In 2019, Ann Demeulemeester – Serax was premiered, starting with Dé, a collection of porcelain tableware that with hand-drawn designs in black, white and bright red tones play on notions of light and dark, paying homage to the fine art practice of chiaroscuro. “I painted shadows in order to create light,” says Demeulemeester. “I made all the first porcelain prototypes myself and loved to paint them in a way that this idea became clear.”
The product is the result of a close partnership with Serax’s teams of makers. “It was great working with Serax who found me the right craftsmen to realise all the porcelain painting by hand,” she enthuses. Since launch, she has added cylindrical candle holders, a lamp and vases to her offering.
The partnership has been a resounding success. Digital wishlists can become a vexed concept, as I experienced with Matchesfashion: the London-based retailer has stocked Ann Demeulemeester – Serax for several months now and it is via my own wishlist that I have seen duos of porcelain dessert plates, wide bowls and a dinky milk jug go in and out of stock. New on-site deliveries sell out within just a few days.

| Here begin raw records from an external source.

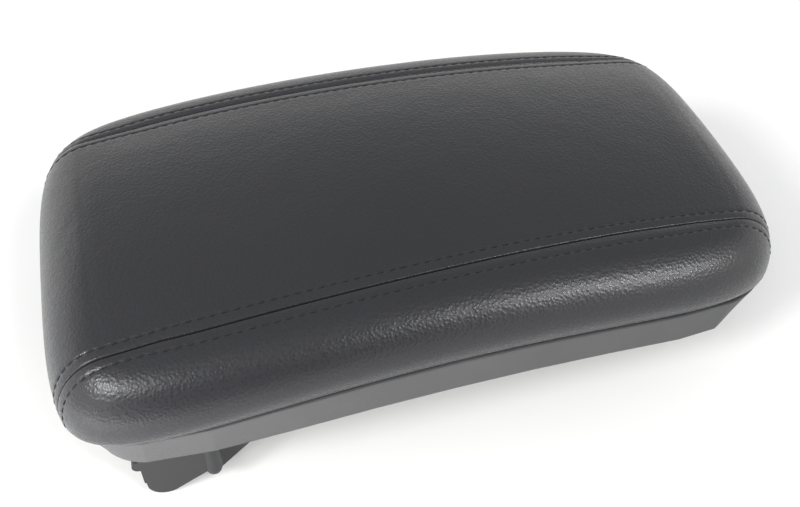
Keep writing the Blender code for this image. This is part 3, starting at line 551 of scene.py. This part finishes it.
def extended(mesh):
    """Each point's place as (a, b): as (u, v) on the top, and past 1 where it lies down the wall."""
    u = read_value(mesh, "along_u")
    v = read_value(mesh, "along_v")
    wall = 1 - read_value(mesh, "wall")
    at_end = np.abs(u) > AT_RIM
    at_side = np.abs(v) > AT_RIM
    a = u + np.sign(u) * np.where(at_end, wall, 0)
    b = v + np.sign(v) * np.where(at_side, wall, 0)
    return a, b


def smooth_step(value):
    value = np.clip(value, 0, 1)
    return value * value * (3 - 2 * value)


def cubic_weights(share):
    """Catmull-Rom weights of the four grid values around a point."""
    return np.stack(
        [
            -0.5 * share + share**2 - 0.5 * share**3,
            1 - 2.5 * share**2 + 1.5 * share**3,
            0.5 * share + 2 * share**2 - 1.5 * share**3,
            -0.5 * share**2 + 0.5 * share**3,
        ]
    )


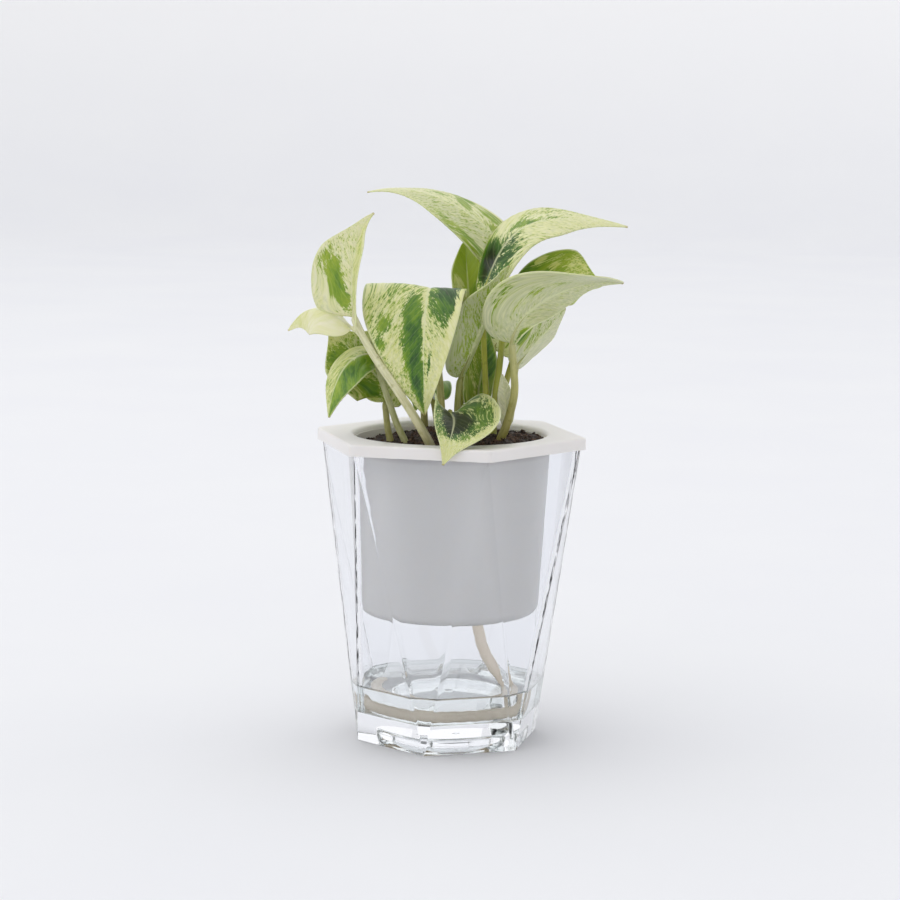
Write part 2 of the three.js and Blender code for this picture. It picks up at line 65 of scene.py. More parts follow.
# Adds a node with its inputs and settings; stops are a ramp's colours
def addNode(tree, kind, inputs=None, stops=(), **settings):
    node = tree.nodes.new("ShaderNode" + kind)
    for name, value in settings.items():
        setattr(node, name, value)
    feed(tree, node, inputs or {})
    for k, (place, colour) in enumerate(stops):
        ends = node.color_ramp.elements
        stop = ends[k] if k < 2 else ends.new(place)
        stop.position = place
        stop.color = srgb(colour)
    return node


def newMaterial(name):
    material = bpy.data.materials.new(name)
    material.use_nodes = True
    tree = material.node_tree
    return material, tree, tree.nodes["Principled BSDF"]


def selectOnly(piece):
    bpy.ops.object.select_all(action="DESELECT")
    piece.select_set(True)
    bpy.context.view_layer.objects.active = piece


# Cuts or joins another piece and drops it
def combine(piece, other, operation):
    selectOnly(piece)
    modifier = piece.modifiers.new("combine", "BOOLEAN")
    modifier.operation = operation
    modifier.solver = "EXACT"
    modifier.object = other
    bpy.ops.object.modifier_apply(modifier=modifier.name)
    bpy.data.objects.remove(other)


# Puts a primitive's place into its mesh and leaves the object at the origin
def settle(piece):
    selectOnly(piece)
    bpy.ops.object.transform_apply(location=True, rotation=True, scale=True)


# Selects edges by their place, for an operator in edit mode
def pickEdges(piece, test):
    bpy.ops.object.mode_set(mode="EDIT")
    bpy.ops.mesh.select_mode(type="EDGE")
    bpy.ops.mesh.select_all(action="DESELECT")
    bpy.ops.object.mode_set(mode="OBJECT")
    mesh = piece.data
    for edge in mesh.edges:
        a, b = (mesh.vertices[i].co / mm for i in edge.vertices)
        edge.select = test(a, b)
    bpy.ops.object.mode_set(mode="EDIT")


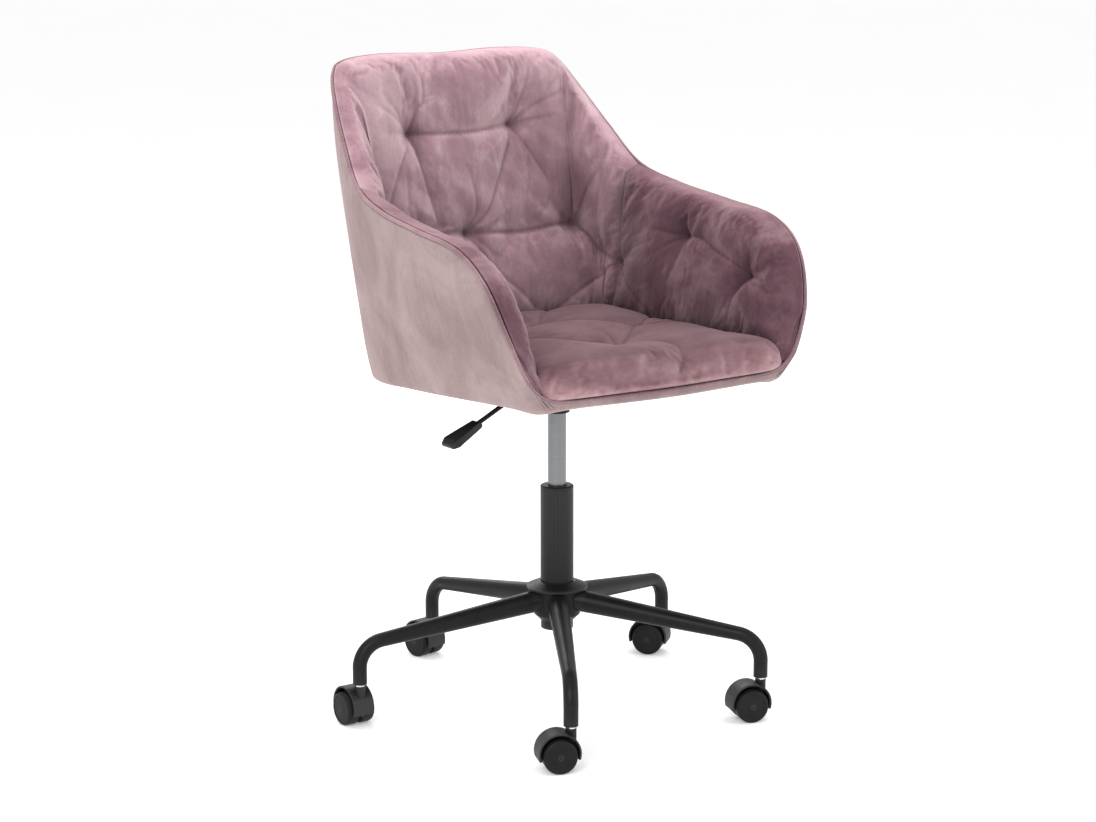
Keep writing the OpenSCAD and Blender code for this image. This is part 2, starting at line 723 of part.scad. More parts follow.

Tempting to many, the designs’ attraction may be down to Demeulemeester’s exacting standards of quality. “I follow every step of the development process until my idea comes through exactly as I imagined it,” she writes. “It is always a challenge to realise ideas, but if you can bring them into the world they become a gift to others. I think good and beautiful things enrich your life.”